Recorded information:

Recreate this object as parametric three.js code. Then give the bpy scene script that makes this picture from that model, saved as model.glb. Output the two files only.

--

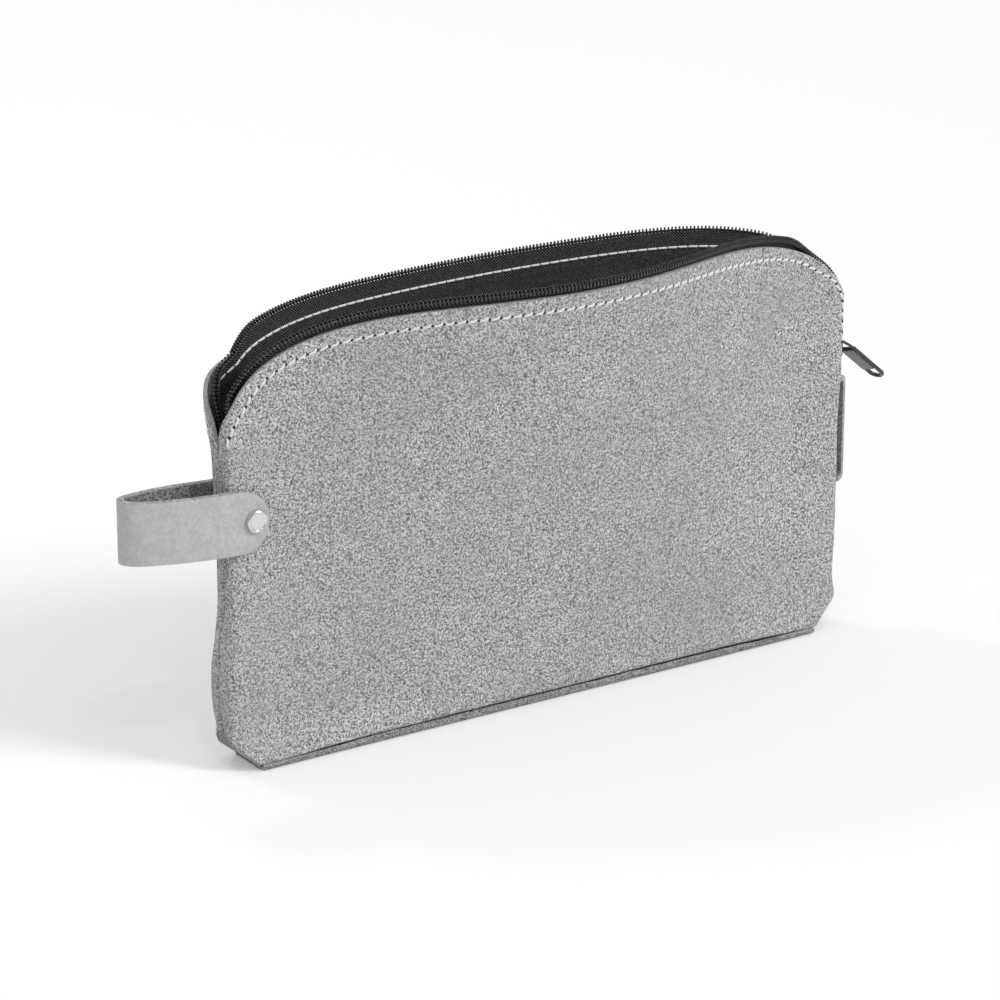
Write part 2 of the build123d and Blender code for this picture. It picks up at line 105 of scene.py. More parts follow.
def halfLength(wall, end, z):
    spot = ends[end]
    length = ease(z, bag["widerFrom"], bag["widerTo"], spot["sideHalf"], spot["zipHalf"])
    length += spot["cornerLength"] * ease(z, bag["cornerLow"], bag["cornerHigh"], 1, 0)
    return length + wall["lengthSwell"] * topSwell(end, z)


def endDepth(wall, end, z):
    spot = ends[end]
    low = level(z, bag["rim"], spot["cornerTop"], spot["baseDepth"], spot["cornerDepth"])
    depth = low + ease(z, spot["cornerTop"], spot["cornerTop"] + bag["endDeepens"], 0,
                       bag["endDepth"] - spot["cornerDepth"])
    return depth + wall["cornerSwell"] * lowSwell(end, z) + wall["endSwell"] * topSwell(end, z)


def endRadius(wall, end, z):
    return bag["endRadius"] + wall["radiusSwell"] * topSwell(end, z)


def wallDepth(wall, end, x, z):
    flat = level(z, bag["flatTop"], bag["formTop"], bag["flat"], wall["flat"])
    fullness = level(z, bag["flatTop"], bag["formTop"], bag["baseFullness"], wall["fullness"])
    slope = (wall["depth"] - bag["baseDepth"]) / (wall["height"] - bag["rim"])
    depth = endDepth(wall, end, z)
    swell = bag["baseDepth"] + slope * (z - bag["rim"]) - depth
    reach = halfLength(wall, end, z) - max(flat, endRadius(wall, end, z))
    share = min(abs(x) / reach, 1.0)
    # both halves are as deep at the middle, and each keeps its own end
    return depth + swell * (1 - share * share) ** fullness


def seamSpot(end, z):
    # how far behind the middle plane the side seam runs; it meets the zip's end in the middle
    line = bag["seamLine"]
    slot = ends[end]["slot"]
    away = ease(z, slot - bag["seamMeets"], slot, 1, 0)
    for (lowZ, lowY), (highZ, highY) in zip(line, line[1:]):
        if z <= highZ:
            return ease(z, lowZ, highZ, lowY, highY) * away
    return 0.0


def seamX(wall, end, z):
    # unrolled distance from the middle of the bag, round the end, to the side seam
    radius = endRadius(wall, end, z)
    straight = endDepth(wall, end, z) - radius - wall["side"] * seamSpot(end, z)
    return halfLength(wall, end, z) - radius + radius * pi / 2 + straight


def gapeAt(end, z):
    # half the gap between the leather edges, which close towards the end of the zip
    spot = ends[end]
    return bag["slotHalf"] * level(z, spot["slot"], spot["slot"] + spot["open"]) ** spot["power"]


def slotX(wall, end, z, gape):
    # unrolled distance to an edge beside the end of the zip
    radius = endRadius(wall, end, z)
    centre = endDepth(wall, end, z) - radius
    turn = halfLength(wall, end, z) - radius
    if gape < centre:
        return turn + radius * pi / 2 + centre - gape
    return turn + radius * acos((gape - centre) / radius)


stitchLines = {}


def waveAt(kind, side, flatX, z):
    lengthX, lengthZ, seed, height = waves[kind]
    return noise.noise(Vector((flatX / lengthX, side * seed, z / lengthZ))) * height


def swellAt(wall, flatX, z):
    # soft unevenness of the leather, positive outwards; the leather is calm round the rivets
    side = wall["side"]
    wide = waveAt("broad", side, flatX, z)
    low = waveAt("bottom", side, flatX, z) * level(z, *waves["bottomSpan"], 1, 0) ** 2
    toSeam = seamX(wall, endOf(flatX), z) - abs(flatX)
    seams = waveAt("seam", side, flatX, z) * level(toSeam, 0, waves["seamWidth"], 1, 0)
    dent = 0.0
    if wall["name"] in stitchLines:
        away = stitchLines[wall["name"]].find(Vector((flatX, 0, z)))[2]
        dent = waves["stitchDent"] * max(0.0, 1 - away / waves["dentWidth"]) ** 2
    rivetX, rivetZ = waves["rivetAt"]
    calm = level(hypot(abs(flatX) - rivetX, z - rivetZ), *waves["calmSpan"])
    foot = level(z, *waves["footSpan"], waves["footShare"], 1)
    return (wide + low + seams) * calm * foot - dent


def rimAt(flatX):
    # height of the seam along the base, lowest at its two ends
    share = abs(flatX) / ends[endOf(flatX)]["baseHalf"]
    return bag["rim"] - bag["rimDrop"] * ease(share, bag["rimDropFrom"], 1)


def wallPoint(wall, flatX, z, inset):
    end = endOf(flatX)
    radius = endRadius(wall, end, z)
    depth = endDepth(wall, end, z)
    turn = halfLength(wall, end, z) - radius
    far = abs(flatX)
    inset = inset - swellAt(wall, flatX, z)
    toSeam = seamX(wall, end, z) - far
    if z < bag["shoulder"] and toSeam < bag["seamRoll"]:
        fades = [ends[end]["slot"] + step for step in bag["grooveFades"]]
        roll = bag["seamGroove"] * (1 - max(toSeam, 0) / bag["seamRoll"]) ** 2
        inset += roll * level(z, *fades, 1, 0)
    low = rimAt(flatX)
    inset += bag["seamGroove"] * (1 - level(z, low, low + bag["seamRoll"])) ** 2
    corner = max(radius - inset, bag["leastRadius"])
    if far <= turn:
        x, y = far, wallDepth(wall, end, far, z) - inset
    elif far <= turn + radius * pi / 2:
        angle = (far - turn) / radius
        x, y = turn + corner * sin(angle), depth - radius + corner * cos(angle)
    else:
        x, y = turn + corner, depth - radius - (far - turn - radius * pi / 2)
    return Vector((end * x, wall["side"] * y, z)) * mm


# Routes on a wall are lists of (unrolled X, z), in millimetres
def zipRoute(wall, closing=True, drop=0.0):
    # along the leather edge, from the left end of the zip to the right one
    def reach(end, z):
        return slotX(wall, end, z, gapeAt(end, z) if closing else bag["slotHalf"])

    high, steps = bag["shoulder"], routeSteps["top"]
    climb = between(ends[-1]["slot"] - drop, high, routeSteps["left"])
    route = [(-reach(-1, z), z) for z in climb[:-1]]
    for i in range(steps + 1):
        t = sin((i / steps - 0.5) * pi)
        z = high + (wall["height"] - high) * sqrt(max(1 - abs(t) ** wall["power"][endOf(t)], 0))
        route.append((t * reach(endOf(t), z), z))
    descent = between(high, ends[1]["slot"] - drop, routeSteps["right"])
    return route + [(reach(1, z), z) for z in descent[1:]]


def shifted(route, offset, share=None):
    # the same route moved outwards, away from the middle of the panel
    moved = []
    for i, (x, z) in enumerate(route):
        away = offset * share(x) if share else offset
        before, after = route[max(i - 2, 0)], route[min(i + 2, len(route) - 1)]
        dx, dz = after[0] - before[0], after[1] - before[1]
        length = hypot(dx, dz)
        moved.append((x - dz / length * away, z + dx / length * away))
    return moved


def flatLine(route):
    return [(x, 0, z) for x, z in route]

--

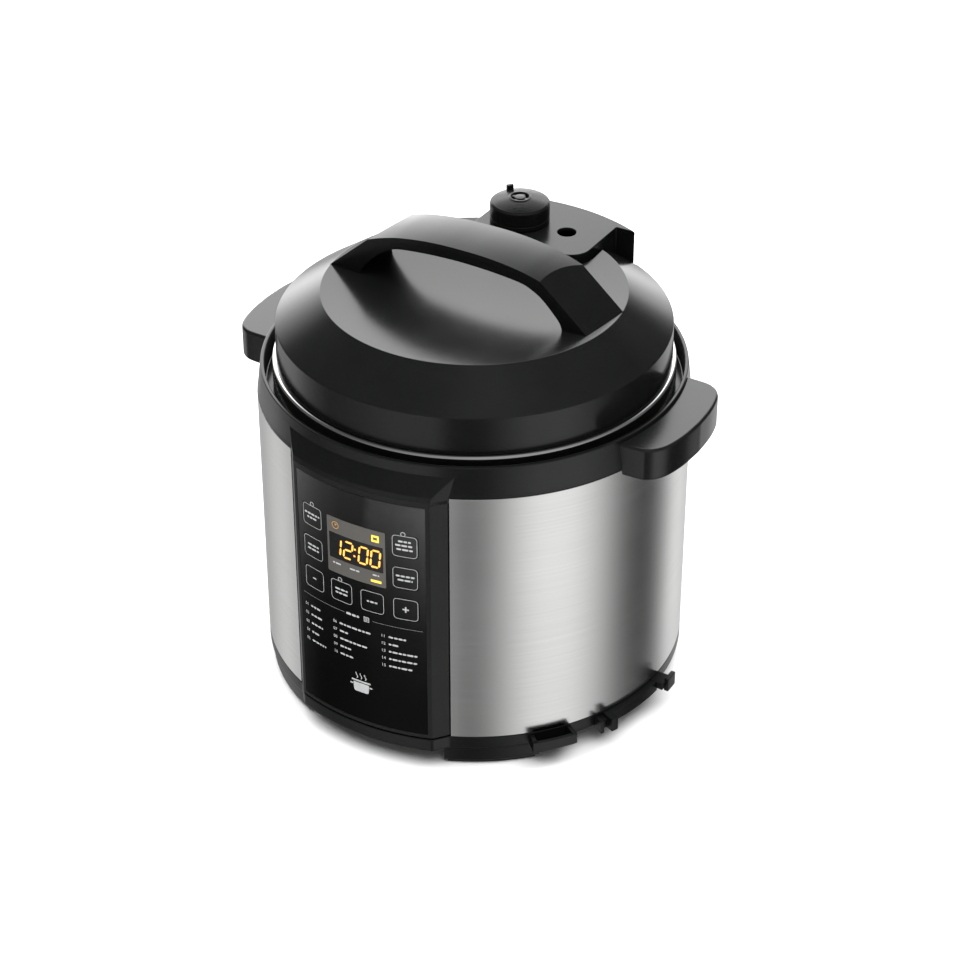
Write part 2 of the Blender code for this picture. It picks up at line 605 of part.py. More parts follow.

Problem requirements: Say how many lines in the listing above include "parts". Give nothing but the number.

Expected output: 2